During the General Conference session, 1959, an agreement was made that the General Conference Executive Committee would be responsible for appointing the missionaries to be sent to the new fields. Accordingly, Alex N. Macdonald accepted the call to go to Nigeria and Joao Devai volunteered to go to Portugal.
The call for a missionary to the Philippines became very urgent. So the General Conference Executive Committee asked I. W. Smith if he would be willing to go there for a period of time. He and his wife accepted the call. They made nearly all the preparations necessary for their journey. They sold their furniture and their car. Their passage was booked and paid for. And they were prepared to sail shortly after the conference in Sacramento, June 1960. At the conference, however, Brother Smith was asked to take charge of the American Field. He said he accepted that responsibility with great reluctance because his heart was in the Philippines.
Under those conditions, the sending of a missionary to the Philippines was delayed for one more year, until John Nicolici and his wife offered themselves to go there for two years.
To develop the work in Central America, the Executive Committee appointed a minister from Argentina, Carmelo Palazzolo. He settled down with his family in Guatemala City, Guatemala, in 1962. Before their arrival in Guatemala, colporteurs from Argentina and from Peru had already done a good deal of pioneering work in several Central American countries for three years.
Since the arrival of Brother Lavrik in the United States, in 1959, to assume his new responsibility, there was a tense atmosphere in Sacramento, California. The problem, which involved both the General Conference administration and the American Field Conference, had its origin in a decision made at the General Conference session of 1959, in Sao Paulo, Brazil, establishing the merger plan.
In 1960, the work in the United States was reorganized on an experimental basis, which at that time was called "the merger."
Soon after Brother Lavrik arrived in USA, the General Conference Executive Committee began working to formulate a plan for the merger of the American Union Conference with the General Conference. The hope of the brethren was that this plan would give greater force to the work in the United States and that our membership would be built up both to the benefit of the local interests and of the General Conference administration.
In their first efforts to carry the plan through, they saw good possibility of success, as all had given their agreement to the general idea of a merger, but it was in the implementation of this plan that differences began to take shape.
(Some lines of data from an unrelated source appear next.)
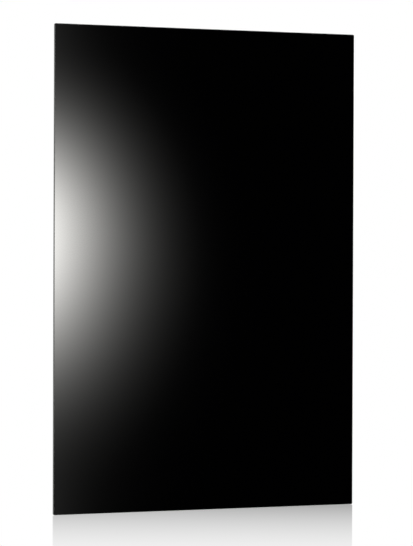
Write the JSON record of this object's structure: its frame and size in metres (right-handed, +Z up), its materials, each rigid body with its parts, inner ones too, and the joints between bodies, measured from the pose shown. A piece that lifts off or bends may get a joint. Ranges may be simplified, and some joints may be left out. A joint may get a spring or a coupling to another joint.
{
  "type": "infrared panel heater",
  "caption": "Wall-hung frameless black glass infrared heating panel, portrait, with a recessed steel back, junction box, hook-on wall rails and swinging lift-off locks.",
  "frame": {"origin": "middle of the upper wall rail's back face, on the wall", "axes": "+Z up, +Y into the wall, +X to the right as seen from the room; the glass faces -Y"},
  "size_m": [0.6, 0.0486, 0.9],
  "materials": {
    "black_glass": "polished",
    "silicone": "satin",
    "insulating_film": "satin",
    "resistance_alloy": "satin",
    "reflector_foil": "gloss",
    "mineral_wool": "matte",
    "coated_steel": "satin",
    "zinc_plate": "satin",
    "screw_steel": "gloss",
    "rubber": "matte",
    "box_plastic": "satin",
    "gland_plastic": "satin",
    "block_plastic": "satin",
    "brass": "gloss",
    "limiter_plastic": "satin",
    "lead_brown": "satin",
    "lead_blue": "satin",
    "lead_earth": "satin",
    "nylon": "satin"
  },
  "bodies": {
    "wall_rails": {"upper_wall_rail": "zinc_plate", "lower_wall_rail": "zinc_plate"},
    "panel": {"glass_front": "black_glass", "adhesive_bead": "silicone", "front_insulating_film": "insulating_film", "heating_conductor": "resistance_alloy", "rear_insulating_film": "insulating_film", "reflector_foil": "reflector_foil", "insulation_mat": "mineral_wool", "rear_tray": "coated_steel", "element_tab_left": "brass", "element_tab_right": "brass", "thermal_limiter_lower": "limiter_plastic", "thermal_limiter_upper": "limiter_plastic", "lead_live_in": "lead_brown", "lead_link": "lead_brown", "lead_live_out": "lead_brown", "lead_neutral": "lead_blue", "tray_grommet": "rubber", "junction_box": "box_plastic", "junction_box_lid": "box_plastic", "lid_screw_1": "screw_steel", "lid_screw_2": "screw_steel", "lid_screw_3": "screw_steel", "lid_screw_4": "screw_steel", "box_fixing_screw_left": "screw_steel", "box_fixing_screw_right": "screw_steel", "terminal_block": "block_plastic", "terminal_screw_1": "brass", "terminal_screw_2": "brass", "terminal_screw_3": "brass", "earth_stud": "zinc_plate", "earth_nut": "brass", "earth_lead": "lead_earth", "gland_body": "gland_plastic", "gland_locknut": "gland_plastic", "gland_seal": "rubber", "gland_cap": "gland_plastic", "upper_cleat": "zinc_plate", "lower_cleat": "zinc_plate", "cleat_rivet_1": "screw_steel", "cleat_rivet_2": "screw_steel", "cleat_rivet_3": "screw_steel", "cleat_rivet_4": "screw_steel", "cleat_rivet_5": "screw_steel", "cleat_rivet_6": "screw_steel", "cleat_rivet_7": "screw_steel", "cleat_rivet_8": "screw_steel", "wall_bumper_left": "rubber", "wall_bumper_right": "rubber", "lock_pin_left": "screw_steel", "lock_pin_right": "screw_steel", "lock_washer_left": "nylon", "lock_washer_right": "nylon"},
    "lock_left": {"lock_lever_left": "zinc_plate"},
    "lock_right": {"lock_lever_right": "zinc_plate"}
  },
  "joints": [
    {"name": "lift_off", "type": "slide", "parent": "wall_rails", "child": "panel", "axis": [0, 0, 1], "range_m": [0, 0.014]},
    {"name": "lock_swing_left", "type": "hinge", "parent": "panel", "child": "lock_left", "pos_m": [-0.184, -0.0063, -0.549], "axis": [0, 1, 0], "range_deg": [0, 90]},
    {"name": "lock_swing_right", "type": "hinge", "parent": "panel", "child": "lock_right", "pos_m": [0.184, -0.0063, -0.549], "axis": [0, -1, 0], "range_deg": [0, 90]}
  ]
}
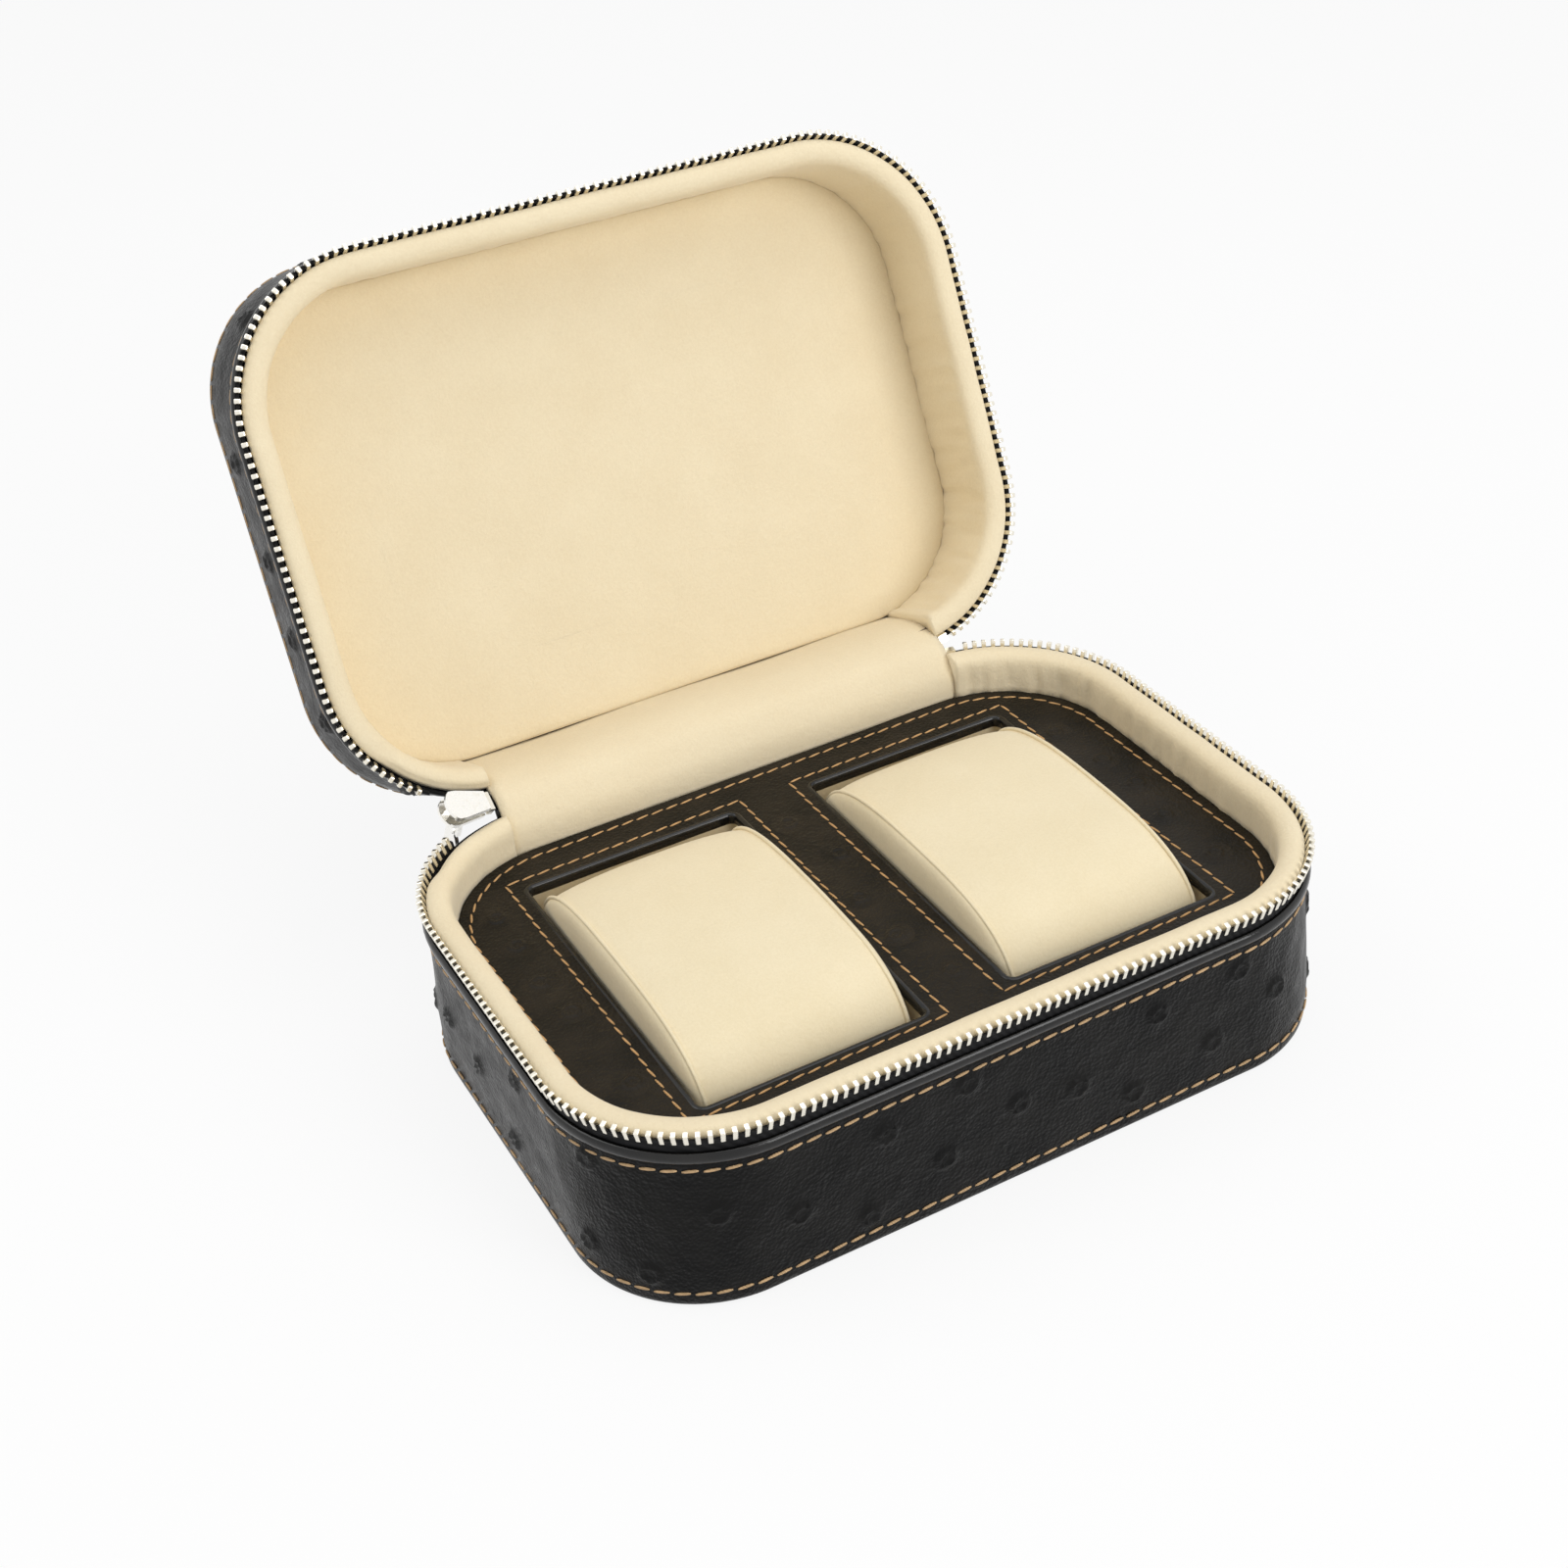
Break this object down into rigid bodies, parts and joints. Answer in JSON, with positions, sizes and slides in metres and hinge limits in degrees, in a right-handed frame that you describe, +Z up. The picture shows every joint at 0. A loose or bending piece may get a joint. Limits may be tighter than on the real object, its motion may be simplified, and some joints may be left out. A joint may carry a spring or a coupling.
{
  "type": "travel watch case",
  "caption": "Padded travel case with rounded corners, a lid hinged at the back that closes by a zip round three sides, and a tray with wells for lift-out watch cushions.",
  "frame": {"origin": "centre of the flat underside of the base, on the surface that the case stands on", "axes": "+X along the width, +Y from the front to the hinge, +Z up"},
  "size_m": [0.2006, 0.2263, 0.1776],
  "materials": {
    "leather_black": "grained, satin",
    "leather_trim": "smooth, semi-gloss",
    "zip_tape": "woven, matt",
    "polished_metal": "polished",
    "lining_cream": "soft, matt",
    "suede_cream": "suede, matt",
    "board": "pressed fibre board",
    "foam": "closed-cell foam"
  },
  "bodies": {
    "base": {"base_bottom_leather": "leather_black", "base_board": "board", "base_side_leather": "leather_black", "base_binding": "leather_trim", "base_zip_tape": "zip_tape", "base_zip_teeth": "polished_metal", "base_zip_stop": "polished_metal", "base_wall_lining": "lining_cream", "tray_collar": "board", "left_well": "lining_cream", "right_well": "lining_cream", "tray_board": "board", "tray_leather": "leather_black", "left_well_lip": "leather_trim", "right_well_lip": "leather_trim", "hinge_spine": "leather_trim", "hinge_lining": "lining_cream"},
    "lid": {"lid_top_leather": "leather_black", "lid_board": "board", "lid_side_leather": "leather_black", "lid_binding": "leather_trim", "lid_zip_tape": "zip_tape", "lid_zip_teeth": "polished_metal", "lid_zip_stop": "polished_metal", "lid_wall_lining": "lining_cream", "lid_ceiling_pad": "lining_cream"},
    "slider": {"slider_body": "polished_metal", "slider_bridge": "polished_metal", "zip_bottom_stop": "polished_metal"},
    "pull_link": {"pull_link": "polished_metal"},
    "pull_tab": {"pull_tab": "polished_metal"},
    "left_cushion": {"left_cushion_core": "foam", "left_cushion_cover": "suede_cream"},
    "right_cushion": {"right_cushion_core": "foam", "right_cushion_cover": "suede_cream"}
  },
  "joints": [
    {"name": "lid_hinge", "type": "hinge", "parent": "base", "child": "lid", "pos_m": [0, 0.06949, 0.05], "axis": [-1, 0, 0], "range_deg": [-114.5, 60], "deforming": ["hinge_spine", "hinge_lining"]},
    {"name": "slider_turn", "type": "hinge", "parent": "base", "child": "slider", "pos_m": [0, 0.06949, 0.05], "axis": [-1, 0, 0], "range_deg": [-57.25, 30]},
    {"name": "pull_link_swing", "type": "hinge", "parent": "slider", "child": "pull_link", "pos_m": [-0.07592, 0.07008, 0.04907], "axis": [0, -0.841, -0.541], "range_deg": [-85, 40]},
    {"name": "pull_tab_swing", "type": "hinge", "parent": "pull_link", "child": "pull_tab", "pos_m": [-0.07599, 0.07333, 0.04403], "axis": [0, 0.841, 0.541], "range_deg": [-50, 50]},
    {"name": "left_cushion_lift", "type": "slide", "parent": "base", "child": "left_cushion", "axis": [0, 0, 1], "range_m": [0, 0.06]},
    {"name": "right_cushion_lift", "type": "slide", "parent": "base", "child": "right_cushion", "axis": [0, 0, 1], "range_m": [0, 0.06]}
  ],
  "couplings": [
    {"joint": "slider_turn", "follows": "lid_hinge", "ratio": 0.5}
  ]
}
In the merger plan, one of the first decisions made for the development of the local work was to form an Education Department and to start missionary training classes, as well as an elementary school. This project was started at the beginning of 1960. Brother Smith was appointed to be one of the teachers in the missionary training course which lasted over six months.
To implement the merger plan, a combined form of organization and administration was adopted by the delegation at the conference in Sacramento (June 1960). It was agreed that this arrangement would be kept up until the next General Conference session, 1963, when a final decision would be taken on the matter. Under this temporary plan the General Conference was to take the responsibility for the state of California excepting two counties, while all the rest of the territory of the United States would form the American Field Conference. The experimental period proved that the merger plan was not viable.
In 1960, letters and reports received at the General Conference office showed that the worldwide interest in the message of reformation was growing continually, and our ministers, workers, as well as many lay members felt the burden of bringing the message to those who were hungering and thirsting for the truth.
The brethren at the General Conference office continued to keep in contact with the new fields, to maintain the work and interest that had been started; but, alas!, there were no missionaries available to locate in those places. Another handicap at that time was that of insufficient funds for the work in foreign missions. Our native pastors and evangelists, who were doing their best to carry on the work in their respective countries, were in great difficulty because they had very little means of support or transportation facilities. Some money was sent to them from the General Conference office, as well as clothing, Bibles, and other literature. Forty-five parcels were sent out in one of the shipments from Sacramento. But what the brethren had been able to do from the USA was almost like a drop in a bucket compared with what it would have taken to firmly establish the work in those countries.
Special mention should be made of the sacrifices of our brethren in Canada, Germany, and other Unions to support our new missionary fields. Considerable sums of money, as well as clothing, books, and tracts were sent to Africa, India, and the Philippines.
We came to the end of the administrative period 1959–1963 with thankful hearts, because we had new evidences that the merciful hand of God was with His people.